Nitekim Engin Ardıç da 'siz mi yazdınız' diye soruyor. Yoksa
Gürsoy'un böyle bir çıkış yapacağını düşünmezdim, aklıma gelmezdi,
ama görünce şaşırmadım, tersine bir teorimin doğrulandığını
gördüm.
***
Nedeni, 'merkezçevre' diye ayrıştırdığım Türk siyasetinin yapısal
bir gerçeğidir bir hakikattir. Merkez kentli, Batılı sermaye ve
kültürdür.
Çevre de dindar, muhafazakâr, gelenekçi halk kitleleridir.

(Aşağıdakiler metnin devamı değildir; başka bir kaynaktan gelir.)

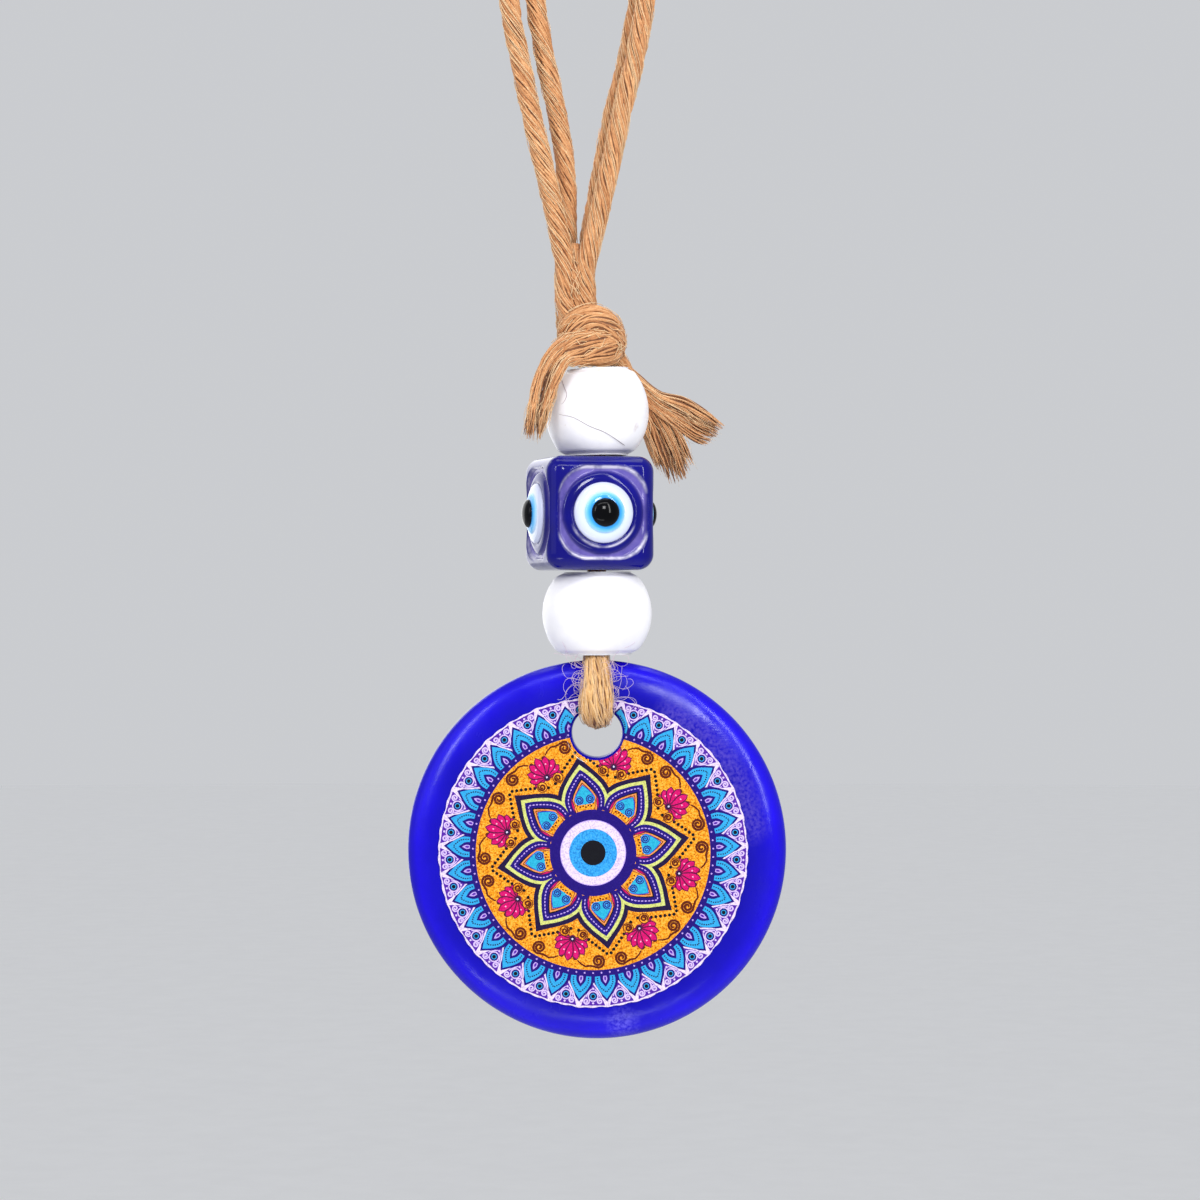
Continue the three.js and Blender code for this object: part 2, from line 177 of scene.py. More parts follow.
def white_glass_paint(name, marks=()):
    """Opaque white glass; marks are small stains: (place, reach, strength, screen colour)."""
    paint = Paint(
        name,
        Specular_IOR_Level=0.3,
        Subsurface_Weight=0.12,
        Subsurface_Scale=0.002,
        Subsurface_Radius=(1.0, 0.95, 0.9),
    )
    cloud = paint.noise(paint.place(), 220, 4)
    base = paint.ramp(cloud, [(0.3, (226, 225, 231)), (0.7, (238, 237, 240))])
    speck = paint.noise(paint.place(), 1500, 2)
    stain = paint.greys(speck, 0, 0.55, 0.7, 0.78)
    base = paint.mix(stain, base, linear((206, 198, 190)))
    for at, reach, strength, rgb in marks:
        base = paint.mix(paint.spot(at, reach, strength), base, linear(rgb))
    paint.shade(Base_Color=base)
    paint.shade(Roughness=paint.greys(cloud, 0.26, 0.42))
    paint.bump(paint.noise(paint.place(), 350, 3), 0.00004, 0.35)
    return paint.material


def glass_paint(name, stops, thin, edge, roughness=0.07, wave=0.00005):
    """Coloured glass: clouds of colour, mixed by UV x towards a paler colour that is painted light through
    thin glass and a painted lavender reflection, and by UV y towards a painted highlight.
    """
    paint = Paint(name, Specular_IOR_Level=0.24)
    cloud = paint.noise(paint.place(), 130, 3)
    own = paint.node("SeparateXYZ", Vector=paint.place("UV")).outputs
    ragged = paint.noise(paint.place(), 380, 3)
    # Painted light: UV x makes the glass paler in the panel's groove, standing in for light through thin
    # glass and a lavender reflection.
    pale_sheen = paint.math("MULTIPLY", own["X"], paint.greys(ragged, 0.45, 1.0, 0.35, 0.65))
    # Painted highlight: UV y mixes the colour towards near-white along the panel's edges.
    bright = paint.math("MULTIPLY", own["Y"], paint.greys(ragged, 0.25, 1.0, 0.4, 0.56))
    colour = paint.mix(pale_sheen, paint.ramp(cloud, stops), linear(thin))
    paint.shade(Base_Color=paint.mix(bright, colour, linear(edge)))
    smear = paint.noise(paint.place(scale=(1, 1, 2.5)), 260, 4)
    paint.shade(Roughness=paint.greys(smear, roughness * 0.5, roughness * 2.2, 0.3, 0.75))
    seeds = paint.node("TexVoronoi", Vector=paint.place(), Scale=900.0).outputs["Distance"]
    pits = paint.greys(seeds, -1.0, 0.0, 0.0, 0.16)
    surface = paint.math("ADD", paint.noise(paint.place(), 170, 2), paint.math("MULTIPLY", pits, 0.25))
    paint.bump(surface, wave, 0.6)
    return paint.material


CORD = fibre_paint(
    "waxed_cotton",
    [(0.28, (100, 54, 24)), (0.42, (172, 110, 60)), (0.55, (206, 150, 98)), (0.72, (234, 190, 140))],
)
# Painted shade: the cord's core is dark so that the gaps between its yarns look shaded.
CORD_GAP_SHADE = fibre_paint("cord_core_gap_shade", [(0.3, (84, 44, 20)), (0.7, (150, 96, 52))])
CORD_PALE = fibre_paint("loose_cotton", [(0.3, (205, 156, 104)), (0.7, (245, 214, 170))])
BIGHT_GOLD = fibre_paint(
    "bight_cotton", [(0.3, (150, 96, 44)), (0.5, (214, 166, 104)), (0.7, (247, 218, 172))]
)
FLUFF = fibre_paint("cotton_fluff", [(0.3, (190, 160, 176)), (0.7, (232, 212, 226))])
HAIR = fibre_paint("stray_hair", [(0.3, (120, 104, 112)), (0.7, (168, 150, 156))])
WHITE = white_glass_paint("white_glass")
WHITE_MARKED = white_glass_paint(
    "marked_white_glass",
    [((5.0, -3.9, -78.2), 0.75, 0.9, (170, 142, 134)), ((0.4, -4.3, -71.0), 1.5, 0.8, (236, 224, 168))],
)
# The third colour is painted light through thin glass and a painted lavender reflection in the panel's
# groove; the fourth is the painted highlight on the panel's edges.
NAVY = glass_paint("navy_glass", [(0.3, (2, 1, 92)), (0.7, (5, 3, 122))], (116, 104, 178), (236, 232, 246))


# ---- Mesh helpers ----
def unit(v):
    return v / np.maximum(np.linalg.norm(v, axis=-1, keepdims=True), 1e-12)


def make(name, body, shape, paints, stands_for=()):
    """A piece from (vertices in mm, faces, per-vertex UVs or None, paint index per face or None)."""
    verts, faces, uvs, index = shape
    mesh = bpy.data.meshes.new(name)
    mesh.from_pydata((np.asarray(verts) * MM).tolist(), [], [tuple(f) for f in faces])
    for paint in paints:
        mesh.materials.append(paint)
    if uvs is not None:
        layer = mesh.uv_layers.new(name="own")
        corner = np.empty(len(mesh.loops), np.int32)
        mesh.loops.foreach_get("vertex_index", corner)
        layer.data.foreach_set("uv", np.asarray(uvs, np.float32)[corner].ravel())
    if index is not None:
        mesh.polygons.foreach_set("material_index", np.asarray(index, np.int32))
    mesh.polygons.foreach_set("use_smooth", np.ones(len(mesh.polygons), bool))
    mesh.update()
    made = bpy.data.objects.new(name, mesh)
    bpy.context.scene.collection.objects.link(made)
    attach(made, body)
    if stands_for:
        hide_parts(*stands_for)
    return made


def joined(*shapes):
    """One shape from several; the nth shape gets the nth paint."""
    verts, faces, uvs, index, base = [], [], [], [], 0
    for paint, (v, f, uv, own) in enumerate(shapes):
        verts.append(v)
        uvs.append(np.zeros((len(v), 2)) if uv is None else uv)
        faces += [[i + base for i in face] for face in f]
        index += [paint] * len(f) if own is None else list(own)
        base += len(v)
    return np.vstack(verts), faces, np.vstack(uvs), index


def length_along(line):
    return np.concatenate([[0], np.cumsum(np.linalg.norm(np.diff(line, axis=0), axis=1))])


def resampled(values, along, at):
    """Rows of values that lie at places along a line, read off at other places on it."""
    return np.stack([np.interp(at, along, column) for column in values.T], axis=1)


def curve(points, step=0.5):
    """A smooth curve through the points, with its own points about a step apart."""
    p = np.array(points, float)
    p = np.vstack([2 * p[0] - p[1], p, 2 * p[-1] - p[-2]])
    parts = []
    for a, b, c, d in zip(p, p[1:], p[2:], p[3:]):
        t = np.linspace(0, 1, 24, endpoint=False)[:, None]
        bend = (2 * a - 5 * b + 4 * c - d) * t**2
        parts.append(0.5 * (2 * b + (c - a) * t + bend + (3 * b - a - 3 * c + d) * t**3))
    line = np.vstack([*parts, p[-2:-1]])
    along = length_along(line)
    at = np.linspace(0, along[-1], max(3, round(along[-1] / step) + 1))
    return resampled(line, along, at)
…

Kavram o derecede kuvvetlidir ki, mesela Dr. Gürsoy'un
biyografisini internette araştıranlar şimdi unutulmuş bir gerçekle
karşılaşıp onun 1970'te bizzat Demirel'in AP'sinde milletvekili
olan ve gene bizzat AP'nin bütçesine kırmızı oy verip Demirel'i
düşüren, sonra da bu hareketi Demokratik Parti'ye dönüştüren
isimlerden biri olduğunu görecektir.
Demirel daha o zaman çevreyi, basit köylülüğü, taşrayı, kasabayı,
muhafazakârlığı temsil ediyordu.
Maalesef yazıp bitiremediğim Türk Siyasetinin Yapısal Analizi
isimli yapıtımın işte o henüz tamamlanmamış üçüncü cildinde bu
bölünmeyi ayrıntısıyla ele alıyorum.
***
Şimdi bu tarihi biraz başka bir açıdan ilerletelim.

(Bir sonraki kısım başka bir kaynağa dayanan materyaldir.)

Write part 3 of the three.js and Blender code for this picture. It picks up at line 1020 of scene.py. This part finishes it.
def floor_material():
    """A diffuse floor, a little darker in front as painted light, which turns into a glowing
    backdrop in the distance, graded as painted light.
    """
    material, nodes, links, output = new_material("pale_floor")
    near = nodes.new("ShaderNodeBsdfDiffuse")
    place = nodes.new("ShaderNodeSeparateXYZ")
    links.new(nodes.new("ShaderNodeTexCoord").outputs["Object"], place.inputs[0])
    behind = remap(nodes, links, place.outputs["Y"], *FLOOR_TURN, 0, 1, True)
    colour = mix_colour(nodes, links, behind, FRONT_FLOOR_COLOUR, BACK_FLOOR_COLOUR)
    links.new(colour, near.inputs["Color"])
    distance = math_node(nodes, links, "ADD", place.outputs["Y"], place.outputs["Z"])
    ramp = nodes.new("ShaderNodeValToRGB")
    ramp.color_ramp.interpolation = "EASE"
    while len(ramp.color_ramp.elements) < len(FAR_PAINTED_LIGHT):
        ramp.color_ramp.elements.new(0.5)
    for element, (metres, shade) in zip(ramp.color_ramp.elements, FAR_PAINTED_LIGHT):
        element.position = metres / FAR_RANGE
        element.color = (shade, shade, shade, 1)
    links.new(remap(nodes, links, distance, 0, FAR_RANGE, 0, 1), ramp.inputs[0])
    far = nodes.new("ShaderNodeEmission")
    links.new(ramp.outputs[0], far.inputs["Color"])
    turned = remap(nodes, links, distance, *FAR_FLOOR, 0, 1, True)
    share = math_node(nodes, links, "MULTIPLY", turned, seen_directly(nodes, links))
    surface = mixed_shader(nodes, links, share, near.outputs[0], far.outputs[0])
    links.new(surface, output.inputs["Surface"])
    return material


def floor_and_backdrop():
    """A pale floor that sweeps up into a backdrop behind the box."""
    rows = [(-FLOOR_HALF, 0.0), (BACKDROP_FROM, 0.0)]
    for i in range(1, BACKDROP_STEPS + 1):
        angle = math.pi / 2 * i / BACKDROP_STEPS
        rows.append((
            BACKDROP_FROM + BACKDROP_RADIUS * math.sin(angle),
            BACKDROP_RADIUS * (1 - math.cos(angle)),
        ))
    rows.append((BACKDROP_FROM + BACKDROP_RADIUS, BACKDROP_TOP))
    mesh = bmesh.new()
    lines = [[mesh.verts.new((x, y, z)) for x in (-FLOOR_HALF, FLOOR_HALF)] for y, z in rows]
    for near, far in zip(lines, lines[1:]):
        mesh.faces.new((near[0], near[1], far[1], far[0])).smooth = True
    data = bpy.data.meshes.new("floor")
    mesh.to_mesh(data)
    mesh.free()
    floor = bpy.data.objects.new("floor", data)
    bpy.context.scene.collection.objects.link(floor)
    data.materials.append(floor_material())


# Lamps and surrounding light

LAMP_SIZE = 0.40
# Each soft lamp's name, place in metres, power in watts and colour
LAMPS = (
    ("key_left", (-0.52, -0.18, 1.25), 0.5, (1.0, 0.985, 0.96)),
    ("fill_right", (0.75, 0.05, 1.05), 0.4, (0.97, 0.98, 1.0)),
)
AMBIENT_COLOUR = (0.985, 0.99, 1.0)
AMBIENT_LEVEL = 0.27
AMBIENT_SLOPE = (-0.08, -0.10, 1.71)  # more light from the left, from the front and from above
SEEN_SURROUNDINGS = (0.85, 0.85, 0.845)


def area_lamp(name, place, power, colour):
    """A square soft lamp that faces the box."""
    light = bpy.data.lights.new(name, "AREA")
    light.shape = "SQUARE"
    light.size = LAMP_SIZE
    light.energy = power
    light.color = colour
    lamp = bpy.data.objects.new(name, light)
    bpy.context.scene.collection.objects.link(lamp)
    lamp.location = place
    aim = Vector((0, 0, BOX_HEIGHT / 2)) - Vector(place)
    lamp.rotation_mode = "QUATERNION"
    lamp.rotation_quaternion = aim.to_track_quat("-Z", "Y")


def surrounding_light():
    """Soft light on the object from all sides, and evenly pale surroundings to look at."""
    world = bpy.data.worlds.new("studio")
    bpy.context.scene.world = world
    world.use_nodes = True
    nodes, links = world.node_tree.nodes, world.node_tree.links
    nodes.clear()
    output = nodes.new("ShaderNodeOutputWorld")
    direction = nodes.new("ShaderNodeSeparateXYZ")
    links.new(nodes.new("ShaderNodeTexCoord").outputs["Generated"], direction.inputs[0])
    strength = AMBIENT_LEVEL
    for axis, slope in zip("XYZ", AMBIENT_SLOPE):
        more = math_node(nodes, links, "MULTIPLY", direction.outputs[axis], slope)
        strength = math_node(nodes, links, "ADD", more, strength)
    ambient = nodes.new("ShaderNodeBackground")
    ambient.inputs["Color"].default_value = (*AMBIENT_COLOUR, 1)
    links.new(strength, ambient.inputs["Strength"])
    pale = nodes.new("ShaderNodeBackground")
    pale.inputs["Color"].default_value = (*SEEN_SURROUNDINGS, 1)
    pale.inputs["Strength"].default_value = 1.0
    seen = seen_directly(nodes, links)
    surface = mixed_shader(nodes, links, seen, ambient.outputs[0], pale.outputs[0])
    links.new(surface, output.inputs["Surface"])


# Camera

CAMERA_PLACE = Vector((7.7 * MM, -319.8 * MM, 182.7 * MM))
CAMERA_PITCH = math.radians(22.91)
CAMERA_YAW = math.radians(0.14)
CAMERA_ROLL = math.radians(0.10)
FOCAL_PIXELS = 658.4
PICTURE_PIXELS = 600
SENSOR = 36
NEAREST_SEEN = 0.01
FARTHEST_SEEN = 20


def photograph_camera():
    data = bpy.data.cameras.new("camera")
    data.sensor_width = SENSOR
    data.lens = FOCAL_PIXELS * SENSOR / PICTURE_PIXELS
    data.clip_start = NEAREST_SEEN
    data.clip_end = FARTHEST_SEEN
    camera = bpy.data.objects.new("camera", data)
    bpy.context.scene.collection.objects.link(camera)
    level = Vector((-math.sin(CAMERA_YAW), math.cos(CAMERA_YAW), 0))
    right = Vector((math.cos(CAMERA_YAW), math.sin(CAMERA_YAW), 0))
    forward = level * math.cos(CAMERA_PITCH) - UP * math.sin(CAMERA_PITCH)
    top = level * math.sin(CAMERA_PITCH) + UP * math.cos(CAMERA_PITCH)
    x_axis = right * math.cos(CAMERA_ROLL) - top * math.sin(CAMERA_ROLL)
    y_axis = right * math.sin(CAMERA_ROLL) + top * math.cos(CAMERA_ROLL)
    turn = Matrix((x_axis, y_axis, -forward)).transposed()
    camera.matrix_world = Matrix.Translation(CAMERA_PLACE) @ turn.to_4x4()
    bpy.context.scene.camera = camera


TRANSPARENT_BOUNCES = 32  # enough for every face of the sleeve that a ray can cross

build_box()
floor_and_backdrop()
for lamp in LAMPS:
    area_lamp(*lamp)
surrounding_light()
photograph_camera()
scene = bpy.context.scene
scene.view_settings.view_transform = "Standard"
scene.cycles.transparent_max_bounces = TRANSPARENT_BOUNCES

Merkezin geleneksel partisi CHP'dir.
Çevreninki de DP. Ama ne oldu bilir misiniz daha sonra, şu iki çok
önemli, hayati şey oldu.
Bir, CHP, önce DP'ye karşı oldu.
Sonra AP çıktı. DP'nin devamıydı. CHP ona da karşı oldu. Doğal ve
anlaşılır. Ama AP'nin içinde bir grup da AP'ye karşı oldu. Bu bir
kırılma noktasıydı ve devam etti.
Bu defa ANAP çıktı. CHP ve AP kadroları ANAP'a karşı oldu. Sonra
AKP çıktı. Bu defa CHP-AP-ANAP kadroları AKP'ye karşı oldu.